There is an art to writing reproduction steps: making the list as short as possible. Perhaps it doesn’t matter which user you log in as or whether you go and get a coffee (or beer) after the second step. Additional unnecessary steps can mislead the developer who investigates. In practice, a developer will often try to simplify the steps after having reproduced the issue, to avoid this.

These reproduction steps are essentially the same as a test-scenario, so you can use them to test whether the bug is fixed, manually or in an automated test.

Work-around

If there’s a work-around then fixing the bug may be less urgent.

Observed: `discontinue beer' button doesn’t work.

Not being able to use the `discontinue beer' function to remove beer from the catalogue when it’s no longer in stock could result in a serious number of disappointed customers.

Work-around: use the web service interface to set beer status to `discontinued'

On the other hand, if it’s just as convenient for the catalogue maintainer to do the same thing another way, then a major issue just became a minor one, and you can spend your development budget on something more satisfying.

The work-around is of course optional: you can only add one if you know one. Even if you don’t, the development team might.

Bug title

Since you are capturing the bug report in a bug tracker (right?), you end up with at least one more thing: a title or summary, that is used for a list of bugs:

List of beers should be sorted alphabetically.
The price for Emelisse Imperial Russian Stout is shown as `NaN'.
The user’s reputation should go up if they drink beer.
Encoding errors in the Provenier Dubbellam description.

The inconsistency in this list is a result of randomly summarising either the expected or observed behaviour and using that as the title.

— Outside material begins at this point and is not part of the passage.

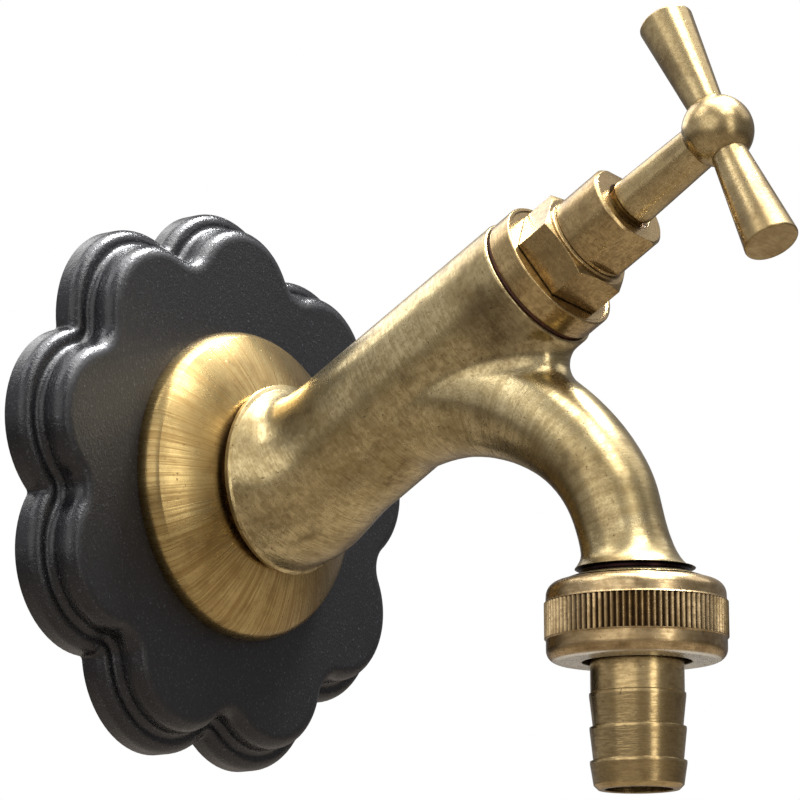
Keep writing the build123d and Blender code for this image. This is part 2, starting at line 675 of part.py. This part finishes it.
def grub_frame():
    """A frame on the hub's axis with Z along the grub screw, square to the arms."""
    angle = radians(BAR_TURN)
    return Plane(origin=(0, 0, GRUB_S), x_dir=(0, 0, 1), z_dir=(sin(angle), -cos(angle), 0))


def make_handle_hub():
    """The ball with its tapered neck, bored square for the spindle and crosswise for the two arms."""
    joint_s = BALL_S - (BALL_R ** 2 - HUB_NECK_TOP_R ** 2) ** 0.5
    foot = (HUB_NECK_R, HUB_S)
    neck = turned((0, HUB_S), foot, (HUB_NECK_TOP_R, joint_s), (0, joint_s), rounded=[(foot, EDGE_BREAK)])
    hub = neck + Pos(0, 0, BALL_S) * Sphere(BALL_R)
    socket_s = HUB_S - OVERSHOOT
    socket = Pos(0, 0, socket_s) * Rot(0, 0, BAR_TURN) * Rectangle(SQUARE, SQUARE)
    hub -= extrude(socket, SQUARE_END_S + SOCKET_ROOM - socket_s)
    for turn in (BAR_TURN, BAR_TURN + 180):
        hub -= bar_frame(turn) * Pos(0, 0, PEG_S + BALL_R / 2) * Cylinder(PEG_R, BALL_R)
    hub -= grub_frame() * Pos(0, 0, SQUARE / 2 + GRUB_T) * Cylinder(GRUB_R, 2 * GRUB_T)
    return BARREL * hub


def make_handle_bar(turn):
    """One arm: a peg in the ball, a seat hollowed to fit the ball, and a taper that swells outwards."""
    root = BALL_R - 2 * BAR_SEAT
    end = (BAR_END_R, BAR_REACH)
    bar = turned((0, root), (BAR_ROOT_R, root), end, (0, BAR_REACH), rounded=[(end, BAR_END_ROUND)])
    bar -= Sphere(BALL_R)
    peg_end = BALL_R + BAR_SEAT
    peg = Pos(0, 0, (PEG_S + peg_end) / 2) * Cylinder(PEG_R, peg_end - PEG_S)
    return BARREL * (bar_frame(turn) * (bar + peg))


def make_handle_grub_screw():
    """The socketed grub screw that holds the hub on the spindle's square."""
    low = SQUARE / 2
    high = low + GRUB_T
    foot = (GRUB_R, low)
    screw = turned((0, low), foot, (GRUB_R, high), (0, high), rounded=[(foot, EDGE_BREAK)])
    screw -= hexagon(GRUB_SOCKET, 0, (low + high) / 2, high + OVERSHOOT)
    return BARREL * (grub_frame() * screw)


# ---------------------------------------------------------------- union and hose tail
def make_union_washer():
    """The flat rubber washer between the outlet's face and the hose tail."""
    low = OUTLET_END_Z - UNION_WASHER_T
    return OUTLET * turned((OUTLET_BORE_R, low), (TAIL_FLANGE_R, low), (TAIL_FLANGE_R, OUTLET_END_Z),
                           (OUTLET_BORE_R, OUTLET_END_Z))


def make_hose_tail():
    """The hose tail: flange under the washer, neck through the nut, and three barbs."""
    top = OUTLET_END_Z - UNION_WASHER_T
    neck_z = top - TAIL_FLANGE_T
    profile = [(TAIL_BORE_R, top), (TAIL_FLANGE_R, top), (TAIL_FLANGE_R, neck_z), (TAIL_NECK_R, neck_z)]
    profile.append((TAIL_NECK_R, TAIL_BARB_TOPS[0]))
    barb_ends = TAIL_BARB_TOPS[1:] + (TAIL_END_Z + TAIL_TIP_CHAMFER,)
    for barb_top, barb_end in zip(TAIL_BARB_TOPS, barb_ends):
        crest_z = barb_top - TAIL_BARB_STEP
        profile += [(TAIL_BARB_R, crest_z), (TAIL_BARB_R, crest_z - TAIL_BARB_LAND)]
        profile.append((TAIL_BARB_ROOT_R, barb_end))
    profile += [(TAIL_BARB_ROOT_R - TAIL_TIP_CHAMFER, TAIL_END_Z), (TAIL_BORE_R, TAIL_END_Z)]
    return OUTLET * turned(*profile)


def make_union_nut():
    """The knurled union nut: threaded inside, with a lip that lifts the hose tail's flange."""
    lip_z = OUTLET_END_Z - UNION_WASHER_T - TAIL_FLANGE_T
    shoulder = (NUT_TOP_R, NUT_TOP_Z)
    foot = (NUT_BAND_R, NUT_BOTTOM_Z)
    profile = [(NUT_ROOT_R, NUT_TOP_Z), shoulder, (NUT_BAND_R, KNURL_TOP_Z + NUT_BAND_T)]
    profile += [(NUT_R, KNURL_TOP_Z), (NUT_R, KNURL_BOTTOM_Z)]
    profile += [(NUT_BAND_R, KNURL_BOTTOM_Z - NUT_BAND_T), foot, (NUT_HOLE_R, NUT_BOTTOM_Z)]
    profile += [(NUT_HOLE_R, lip_z), (NUT_ROOT_R, lip_z)]
    thread_start = NUT_TOP_Z - EDGE_BREAK
    inside = ridges(thread_start, OUTLET_END_Z - OVERSHOOT, NUT_THREAD_R, NUT_ROOT_R, PIPE_PITCH)
    profile += reversed(inside)
    nut = turned(*profile, rounded=[(shoulder, NUT_TOP_ROUND), (foot, NUT_FOOT_ROUND)])
    return OUTLET * (nut - make_knurl_cutter())


def make_knurl_cutter():
    """A ring whose inside is the row of sharp teeth cut in the union nut's rim."""
    points = []
    for k in range(KNURL_TEETH):
        crest = 2 * pi * k / KNURL_TEETH
        valley = crest + pi / KNURL_TEETH
        points.append((NUT_R * cos(crest), NUT_R * sin(crest)))
        points.append(((NUT_R - KNURL_DEPTH) * cos(valley), (NUT_R - KNURL_DEPTH) * sin(valley)))
    teeth = make_face(Polyline(*points, close=True))
    ring = Circle(NUT_R + OVERSHOOT) - teeth
    return extrude(Pos(0, 0, KNURL_BOTTOM_Z) * ring, KNURL_TOP_Z - KNURL_BOTTOM_Z)


PARTS = {
    "wall_plate": make_wall_plate,
    "wall_flange": make_wall_flange,
    "tap_body": make_tap_body,
    "bonnet_washer": make_bonnet_washer,
    "bonnet": make_bonnet,
    "gland_packing": make_gland_packing,
    "packing_washer": make_packing_washer,
    "gland_nut": make_gland_nut,
    "spindle": make_spindle,
    "jumper_valve": make_jumper_valve,
    "jumper_clip": make_jumper_clip,
    "seat_washer": make_seat_washer,
    "washer_nut": make_washer_nut,
    "handle_hub": make_handle_hub,
    "handle_bar_upper": lambda: make_handle_bar(BAR_TURN),
    "handle_bar_lower": lambda: make_handle_bar(BAR_TURN + 180),
    "handle_grub_screw": make_handle_grub_screw,
    "union_washer": make_union_washer,
    "hose_tail": make_hose_tail,
    "union_nut": make_union_nut,
}

if __name__ == "__main__":
    os.makedirs("parts", exist_ok=True)
    for name, make in PARTS.items():
        shape = make()
        export_step(shape, f"parts/{name}.step")
        print(name, round(shape.volume), shape.is_valid)
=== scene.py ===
import json
from math import atan2, cos, pi, radians, sin

import bpy
from mathutils import Matrix, Vector


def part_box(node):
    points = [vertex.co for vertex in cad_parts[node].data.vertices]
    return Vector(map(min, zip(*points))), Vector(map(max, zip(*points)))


# Hose bib: aged brass on a black cast wall plate. Metres, +X out of the wall, +Z up.

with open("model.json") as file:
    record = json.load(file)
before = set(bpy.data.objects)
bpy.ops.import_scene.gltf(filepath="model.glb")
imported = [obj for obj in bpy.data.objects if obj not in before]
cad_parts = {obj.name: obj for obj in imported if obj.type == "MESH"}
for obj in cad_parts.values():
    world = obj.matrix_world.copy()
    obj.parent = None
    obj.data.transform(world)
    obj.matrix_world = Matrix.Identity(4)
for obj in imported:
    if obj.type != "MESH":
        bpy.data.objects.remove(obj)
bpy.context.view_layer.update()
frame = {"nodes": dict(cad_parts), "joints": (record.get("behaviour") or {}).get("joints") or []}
nodes = frame["nodes"]

# ---------------------------------------------------------------- places on the tap
joints = {joint["name"]: joint for joint in frame["joints"]}
HANDLE_AXIS = joints["handle_turn"]["axis"]
BARREL_TILT = atan2(HANDLE_AXIS[2], HANDLE_AXIS[0])
BARREL_X = joints["handle_turn"]["pos_m"][0]
OUTLET_X = joints["nut_turn"]["pos_m"][0]
PLATE_FACE_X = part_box("wall_plate")[1].x

# A point on the axis in the XZ plane, and the axis' tilt up from +X.
AXES = {
    "inlet": ((0.0, 0.0), 0.0),
    "barrel": ((BARREL_X, 0.0), BARREL_TILT),
    "outlet": ((OUTLET_X, 0.0), pi / 2),
}

SPOUT_ARC_CENTRE = (0.07004, 0.0, -0.02597)
SPOUT_BELOW_AXIS = (0.011, 0.017)
# Painted shade: a brown pool of shade where the spout leaves the barrel, centred here and fading over this reach.
PAINTED_CROTCH_SHADE = (0.0848, -0.0107, 0.0200)
PAINTED_CROTCH_SHADE_REACH = (0.012, 0.002)
RIM_LINE_TOP = (-0.0253, -0.0256)
RIM_LINE_FOOT = (-0.0270, -0.0267)

KNURL_VALLEY_R = (0.0161, 0.0166)
KNURL_FOOT = (-0.0383, -0.0381)
KNURL_TOP = (-0.0315, -0.0317)
NUT_UNDERSIDE = (-0.0420, -0.0422)


# ---------------------------------------------------------------- shader building
def set_input(tree, node, socket, value):
    """Links an output to a node's input, or writes a plain value on it."""
    if isinstance(value, bpy.types.NodeSocket):
        tree.links.new(value, node.inputs[socket])
    else:
        node.inputs[socket].default_value = value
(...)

It’s easier if you just use one or the other.

Consistency is easier if you use the observed behaviour as the bug title:

List of beers is shown in random order.
The price for Emelisse Imperial Russian Stout is shown as `NaN'.
User reputation isn’t recalculated when marking a beer as `tried'.
Encoding errors in the Provenier Dubbellam description.

Using the expected behaviour instead doesn’t work because the person reporting the bug might not know what the correct behaviour is. In the first example, it may be obvious that beers in random order is wrong (beer order matters!), but not what the correct order is.

Incomplete bug reports

An incomplete bug report is not necessarily a problem, because sometimes the expected behaviour is simply that the observed behaviour not happen.

Adding a beer to the shopping basket causes a `fatal server error'

However, for every bug report that didn’t really need all four parts, there are always more where they are missing because someone thought something was obvious when it wasn’t.

The following scenarios slow everyone down:

  1. The observed behaviour is vague or missing and the developer has to bounce the report and tell you to try again. If you’re lucky, they’ll choose their words carefully and avoid accidentally pissing you off in the process.

  2. The reproduction steps are missing, and the developer has to choose between spending time trying to discover how to reproduce the bug instead of something more useful, or bouncing the bug and having to wait for more information, causing a delay. Or both.

  3. The expected behaviour is not described and the developer has to avoid either implementing the wrong fix or spending extra time trying to discover what you want.

In the long run, it takes less time to include all of the information than to think about whether it’s all needed and then fix the problem in the case where missing information was. Not all laziness is constructive.

Conclusion

Better bug reports save time, and time is a lot of money, because software maintenance is expensive. Fortunately, it only takes a little discipline and practice to write better bug reports.